»»
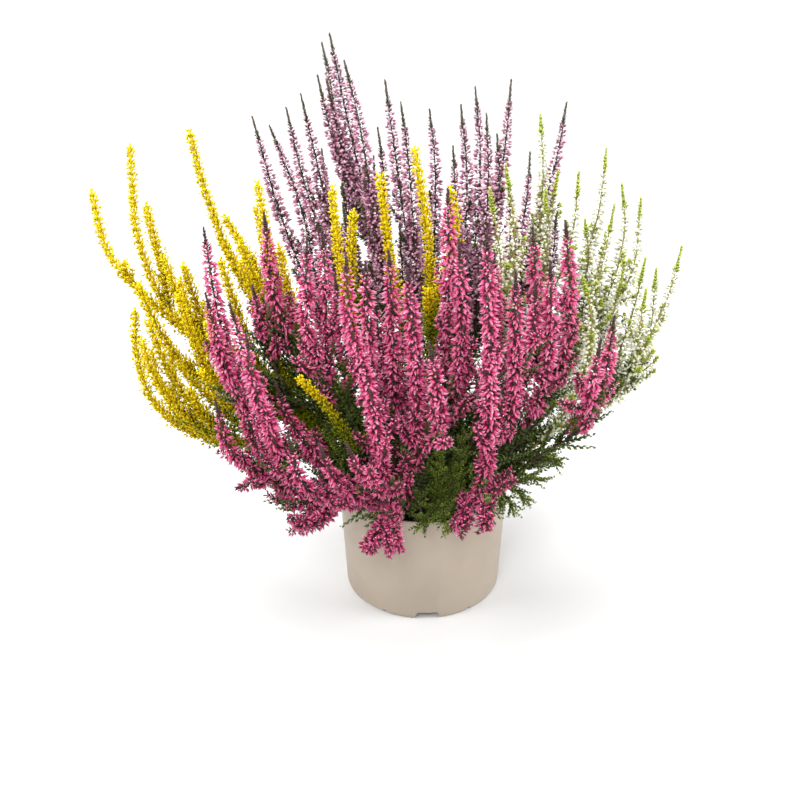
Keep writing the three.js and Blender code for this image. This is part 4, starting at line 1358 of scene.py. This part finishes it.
floor_half = 4.0
floor_corners = [(-floor_half, -floor_half, 0), (floor_half, -floor_half, 0), (floor_half, floor_half, 0),
                 (-floor_half, floor_half, 0)]
floor_mesh = bpy.data.meshes.new("studio_floor")
floor_mesh.from_pydata(floor_corners, [], [(0, 1, 2, 3)])
floor_material, _, _, floor_shader = new_finish("pale_floor", 0.9, gloss=0.1)
floor_shader.inputs["Base Color"].default_value = colour("d5d5d5")
floor_mesh.materials.append(floor_material)
floor = bpy.data.objects.new("studio_floor", floor_mesh)
bpy.context.scene.collection.objects.link(floor)

surround = bpy.data.worlds.new("studio")
bpy.context.scene.world = surround
surround.use_nodes = True
surround.node_tree.nodes["Background"].inputs["Color"].default_value = grey(1)
surround.node_tree.nodes["Background"].inputs["Strength"].default_value = 0.52

plant_middle = (0, 0, 0.2)
pot_top = (0, 0, 0.1)


def soft_light(name, place, aim, size, power):
    """A square soft light at a place, facing a point."""
    lamp = bpy.data.lights.new(name, "AREA")
    lamp.size = size
    lamp.energy = power
    light = bpy.data.objects.new(name, lamp)
    bpy.context.scene.collection.objects.link(light)
    away = np.array(place, float) - np.array(aim, float)
    level = math.hypot(away[0], away[1])
    light.location = place
    light.rotation_euler = (math.atan2(level, away[2]), 0, math.atan2(away[0], -away[1]))


soft_light("left_softbox", (-1.6, -0.5, 1.2), plant_middle, size=0.9, power=25)
soft_light("right_softbox", (1.6, -0.3, 1.1), plant_middle, size=0.9, power=30)
soft_light("front_softbox", (-0.3, -1.9, 1.7), plant_middle, size=0.8, power=29)
soft_light("overhead_softbox", (-0.4, 0.5, 2.2), pot_top, size=1.4, power=51)


# The camera stands where the photograph was taken: a little to the left, and well above the plant. Its
# height, distance and tilt were found from the shape of the pot's rim, base and taper.

camera_place = (-0.01673, -1.21044, 0.88591)
camera_tilt = 31.275
focal_length = 90.45
film_width = 36

camera_data = bpy.data.cameras.new("camera")
camera_data.lens = focal_length
camera_data.sensor_width = film_width
camera = bpy.data.objects.new("camera", camera_data)
bpy.context.scene.collection.objects.link(camera)
camera.location = camera_place
camera.rotation_euler = (math.radians(90 - camera_tilt), 0, 0)
bpy.context.scene.camera = camera
bpy.context.scene.view_settings.view_transform = "Standard"
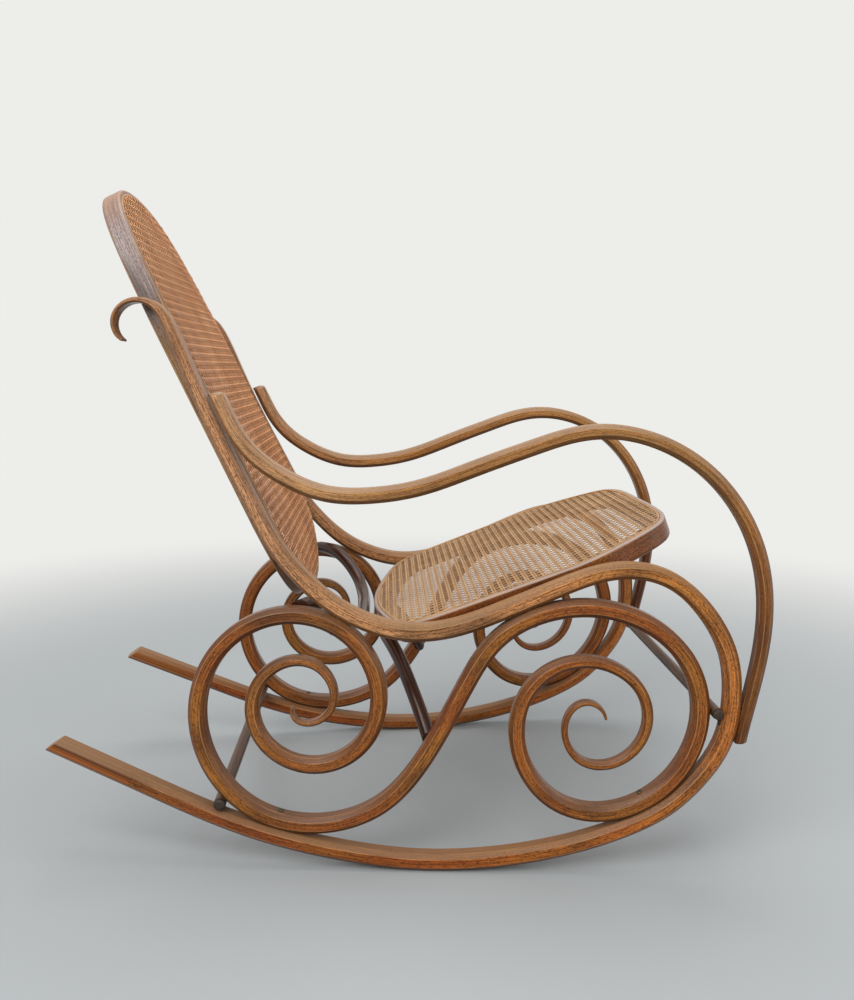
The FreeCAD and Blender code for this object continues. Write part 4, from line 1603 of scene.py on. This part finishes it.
@dataclass(frozen=True)
class BentBeech:
    """Steamed beech under an old amber varnish.

    Beech gives the eye a calm, warm ground with short dark flecks along the grain. The
    varnish gives it a soft gloss, worn off the arrises, where the pale worn line also paints a
    highlight. Dust dulls what faces up, which is also painted with a sheen of the sky, and
    what faces down is painted with shade and some grime.
    """

    name: str
    tones: tuple[tuple[float, str], ...]  # place along the piece, 0 to 1, and colour
    length: float  # of the piece, mm
    dark: str = "#331705"
    # On the arrises: bare wood; where it is pale it also paints a highlight
    edge_tone: str = "#C3935F"
    # Of faces turned up: dust and a painted sheen of the sky
    dust_and_sheen: str = "#A58C72"
    gold: str = "#B9792B"
    side: str = "#532A10"
    golden: float = 0.45  # most that each layer covers, from here on
    lines: float = 0.5
    pores: float = 0.55
    flecks: float = 0.7
    patches: float = 0.5
    edge_tone_share: float = 0.7
    dust_and_sheen_share: float = 0.5
    # Painted shade, with some grime, on faces that turn down
    grime_and_shade: float = 0.6
    sides: float = 0.0  # how much darker the faces are that turn away from the frames' flat sides
    streaky: float = 0.18  # of the roughness, from streak to streak
    ior: float = 1.5  # of varnish
    roughness: float = 0.3
    specular: float = 0.3
    streak_size: Pair = (150.0, 1.9)  # along and across the grain, mm
    fleck_size: Pair = (4.4, 1.2)  # coarser than real, so as to show
    pore_size: Pair = (40.0, 1.3)  # coarser than real, so as to show
    patch_size: Pair = (150.0, 45.0)  # of old, darkened varnish
    cloud_size: Pair = (210.0, 60.0)  # of thin varnish that shines gold
    scuff_size: Pair = (75.0, 9.0)  # of bare wood on an arris, whose pale line also paints a highlight
    fleck_depth: float = 0.8  # of a fleck, in the pores' own depth
    relief: Pair = (0.35, 0.0003)  # strength and height, in metres

    def _layers(self, tree: Tree) -> dict[str, Node]:
        """Find how much of each layer shows at a place, and the noises behind them.

        Args:
            tree: The material's node tree.

        Returns:
            The nodes by name: noises in the plural, and the layers' shares.
        """
        rod = add(tree, "ShaderNodeAttribute", attribute_name="rod")
        edge = add(tree, "ShaderNodeAttribute", attribute_name="edge")
        facing = add(tree, "ShaderNodeNewGeometry")
        up = add(tree, "ShaderNodeSeparateXYZ", {0: facing.outputs["Normal"]})
        flank = add(tree, "ShaderNodeMath", {0: up.outputs["Y"]}, operation="ABSOLUTE")
        found = {}
        for name, (along, across), detail in (
                ("streaks", self.streak_size, 4.0), ("flecks", self.fleck_size, 2.0),
                ("pores", self.pore_size, 3.0), ("patches", self.patch_size, 3.0),
                ("clouds", self.cloud_size, 2.0), ("scuffs", self.scuff_size, 4.0)):
            vector = add(tree, "ShaderNodeVectorMath", {
                0: rod.outputs["Vector"], 1: (1 / along, 1 / across, 1 / across)},
                operation="MULTIPLY")
            found[name] = add(tree, "ShaderNodeTexNoise", {
                "Vector": vector, "Scale": 1.0, "Detail": detail, "Roughness": 0.55})
        # What each layer goes by, where it starts, where it is full, and its most
        for name, source, low, high, most in (
                ("gold", found["clouds"], 0.45, 0.65, self.golden),
                ("line", found["streaks"], 0.45, 0.62, self.lines),
                ("patch", found["patches"], 0.52, 0.72, self.patches),
                ("pore", found["pores"], 0.46, 0.66, self.pores),
                ("fleck", found["flecks"], 0.5, 0.62, self.flecks),
                ("side", flank, 0.96, 0.72, self.sides),
                ("scuff", found["scuffs"], 0.36, 0.62, self.edge_tone_share),
                # Arrises: a pale line of wear that also paints a highlight
                ("arris", edge.outputs["Fac"], 0.35, 1.0, 1.0),
                # Faces turned up: dust, with a painted sheen of the sky
                ("dust_and_sheen", up.outputs["Z"], 0.3, 0.85, self.dust_and_sheen_share),
                # Faces turned down: painted shade, with some grime
                ("grime_and_shade", up.outputs["Z"], -0.1, -0.9, self.grime_and_shade)):
            found[name] = add(tree, "ShaderNodeMapRange", {
                "Value": source, "From Min": low, "From Max": high, "To Max": most},
                interpolation_type="SMOOTHSTEP")
        found["edge_tone"] = add(tree, "ShaderNodeMath", {0: found["arris"], 1: found["scuff"]},
                            operation="MULTIPLY")
        split = add(tree, "ShaderNodeSeparateXYZ", {0: rod.outputs["Vector"]})
        found["place"] = add(tree, "ShaderNodeMath", {0: split, 1: self.length},
                             operation="DIVIDE")
        return found

    def build(self) -> Material:
        """Make the material.

        Returns:
            The material, for pieces that have the marks rod and edge.
        """
        material, tree = new_material(self.name)
        share = self._layers(tree)
        ramp = add(tree, "ShaderNodeValToRGB", {"Fac": share["place"]})
        while len(ramp.color_ramp.elements) < len(self.tones):
            ramp.color_ramp.elements.new(0.5)
        for element, (at, code) in zip(ramp.color_ramp.elements, self.tones):
            element.position = at
            element.color = colour(code)
        tone = ramp.outputs["Color"]
        for layer, code in (("gold", self.gold), ("line", self.dark), ("patch", self.dark),
                            ("pore", self.dark), ("fleck", self.dark), ("side", self.side),
                            # The arris line also paints a highlight, the tops a sheen and the
                            # undersides shade
                            ("edge_tone", self.edge_tone), ("dust_and_sheen", self.dust_and_sheen), ("grime_and_shade", self.dark)):
            over = add(tree, "ShaderNodeMix", {0: share[layer], MIX_A: tone,
                                               MIX_B: colour(code)}, data_type="RGBA")
            tone = over.outputs[MIX_OUT]
        # Duller along streaks, where the varnish is worn off, and under dust on faces turned up,
        # which the same mask also paints with a sheen
        rough = self.roughness - self.streaky / 2
        for layer, more in (("streaks", self.streaky), ("edge_tone", 0.25), ("dust_and_sheen", 0.4)):
            rough = add(tree, "ShaderNodeMath", {0: share[layer], 1: more, 2: rough},
                        operation="MULTIPLY_ADD")
        # Pores and sunken flecks a fraction of a millimetre deep
        height = add(tree, "ShaderNodeMath", {
            0: share["fleck"], 1: -self.fleck_depth, 2: share["pores"]},
            operation="MULTIPLY_ADD")
        strength, high = self.relief
        bump = add(tree, "ShaderNodeBump", {"Strength": strength, "Distance": high,
                                            "Height": height})
        return end_material(material, {
            "Base Color": tone, "Roughness": rough, "IOR": self.ior,
            "Specular IOR Level": self.specular, "Normal": bump})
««
[TO BE DONE]:
Quote only the stretch of lines that starts the data above and ends with the line containing "bpy.context.scene.collection.objects.link(floor)", both included.

[OUTPUT OF THE TASK]:
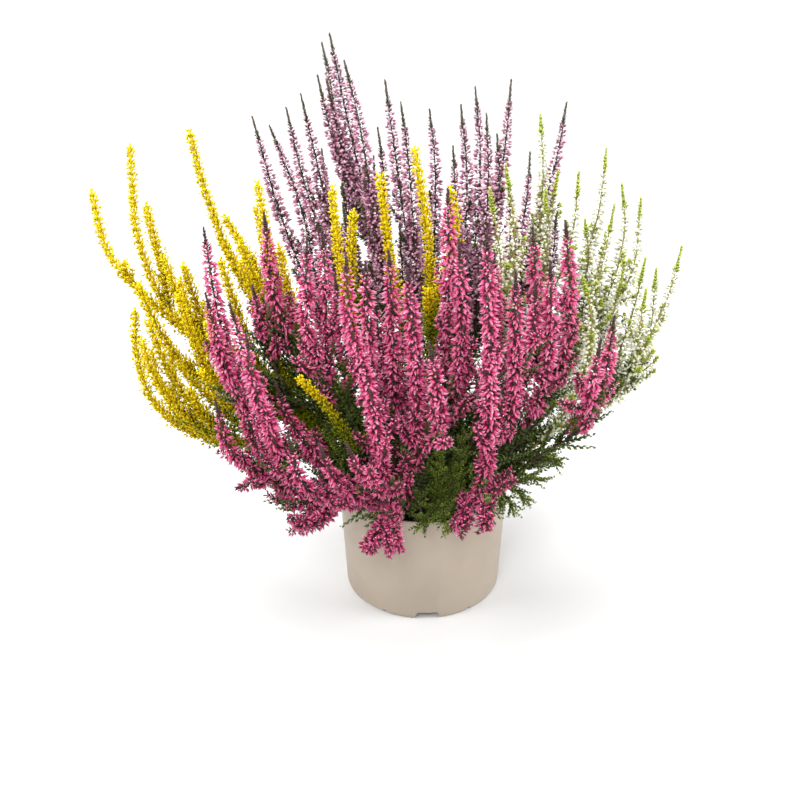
Keep writing the three.js and Blender code for this image. This is part 4, starting at line 1358 of scene.py. This part finishes it.
floor_half = 4.0
floor_corners = [(-floor_half, -floor_half, 0), (floor_half, -floor_half, 0), (floor_half, floor_half, 0),
                 (-floor_half, floor_half, 0)]
floor_mesh = bpy.data.meshes.new("studio_floor")
floor_mesh.from_pydata(floor_corners, [], [(0, 1, 2, 3)])
floor_material, _, _, floor_shader = new_finish("pale_floor", 0.9, gloss=0.1)
floor_shader.inputs["Base Color"].default_value = colour("d5d5d5")
floor_mesh.materials.append(floor_material)
floor = bpy.data.objects.new("studio_floor", floor_mesh)
bpy.context.scene.collection.objects.link(floor)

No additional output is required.